Focus on shareholder value. As a company, we remain committed and focused on improving long-term
shareholder value, emphasizing consistent, sustainable growth in earnings per share. While earnings per
share growth last year was constrained as we absorbed the cost of integrating Playtex and reinvested in the
company to set the stage for future growth, our compounded annual growth rate for the eight and a half
years since our 2000 spin-off is 14.7 percent.
Over that same period, cash flow generated has been directed primarily toward acquisitions and share
repurchases. We invested $2.8 billion to acquire Schick-Wilkinson Sword (SWS) and Playtex Products,
businesses which together accounted for $1.9 billion or 43 percent of sales last year. Opportunistically
repurchasing shares when we believe they are well undervalued, we also have invested approximately
$2 billion to buy back 48 percent of the original shares outstanding at an average price of $42.72.

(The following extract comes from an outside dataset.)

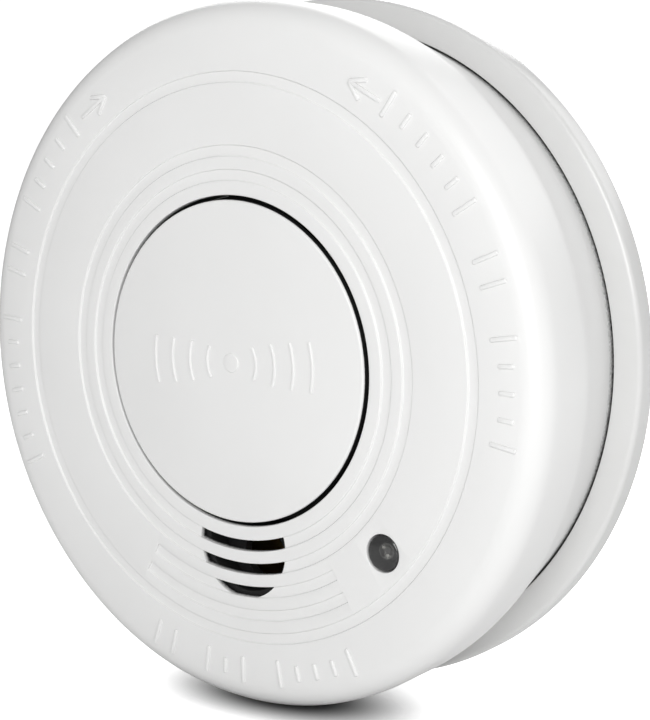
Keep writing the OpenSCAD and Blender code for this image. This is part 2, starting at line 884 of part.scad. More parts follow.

Last year, we focused our use of cash flows to strengthen our balance sheet and pay down the debt
incurred in the acquisition of Playtex. Our debt structure remains solid and in compliance with existing credit
agreement covenants. By fiscal year-end, we successfully reached our goal of reducing our debt/EBITDA
ratio to below 3.5:1, eliminating the interest rate surcharge, reducing debt and interest expense, and
providing greater flexibility going forward.